NYU Winthrop Hospital Notifies Patients of Potential Breach of Information
Earlier this year, NYU Winthrop Hospital, as part of NYU Langone Hospitals, announced that between the months of February to May 2020, an incident occurred involving one of its vendors, Blackbaud, resulting in a potential breach of information relating to the hospital’s database of potential donors and supporters of fundraising. Following a detailed investigation, it was later determined (on September 22, 2020) that that the database also contained NYU Winthrop patient information, potentially including patient names, addresses, dates of birth, dates of service at NYU Winthrop, and provider name and provider department. The hospital is currently mailing out letters to notify those potentially impacted patients. Of note, patient financial information and Social Security numbers were not included and therefore are not at risk.

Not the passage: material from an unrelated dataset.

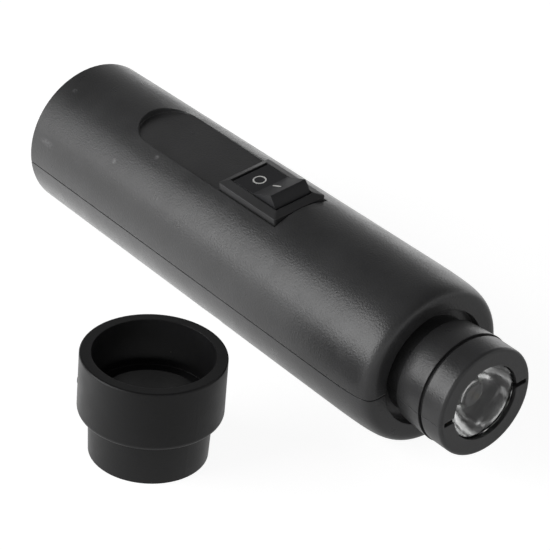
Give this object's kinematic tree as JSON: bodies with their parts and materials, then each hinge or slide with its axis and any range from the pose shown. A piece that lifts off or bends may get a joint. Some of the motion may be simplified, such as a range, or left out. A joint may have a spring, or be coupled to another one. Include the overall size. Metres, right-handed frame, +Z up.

In addition to NYU Winthrop mailing out letters to individuals whose information was contained in the database, NYU Winthrop has also established a dedicated call center to answer any questions its patients may have, which can be reached toll free at 833-791-1657, Monday through Friday, 9:00AM to 9:00PM Eastern Standard Time. If a patient receives communication or fundraising solicitation from NYU Winthrop and would like to confirm its validity, the patient should reach out to NYU Winthrop for verification.
About Blackbaud and Incident
Blackbaud is a vendor that provides NYU Winthrop Hospital and other not-for-profit organizations with cloud-based and data solution services related to potential donors and individuals who support its fundraising. Earlier this year, Blackbaud informed NYU Winthrop that it had discovered that an unauthorized individual had gained access to Blackbaud’s systems between February 7, 2020 and May 20, 2020. Blackbaud advised that the unauthorized individual may have acquired a backup of the database that managed NYU Winthrop’s donor information and that Blackbaud paid to have the unauthorized individual return the data and agree to no dissemination. NYU Winthrop took steps to understand the extent of the incident, the data involved, and conducted an exhaustive investigation. Importantly, this incident did not involve any Social Security numbers or financial information and did not involve any direct access to NYU Winthrop’s systems.
NYU Winthrop has taken several steps to help prevent something like this from happening again, including shutting down Blackbaud’s access to information and prioritizing the migration of information from Blackbaud to on-premise storage.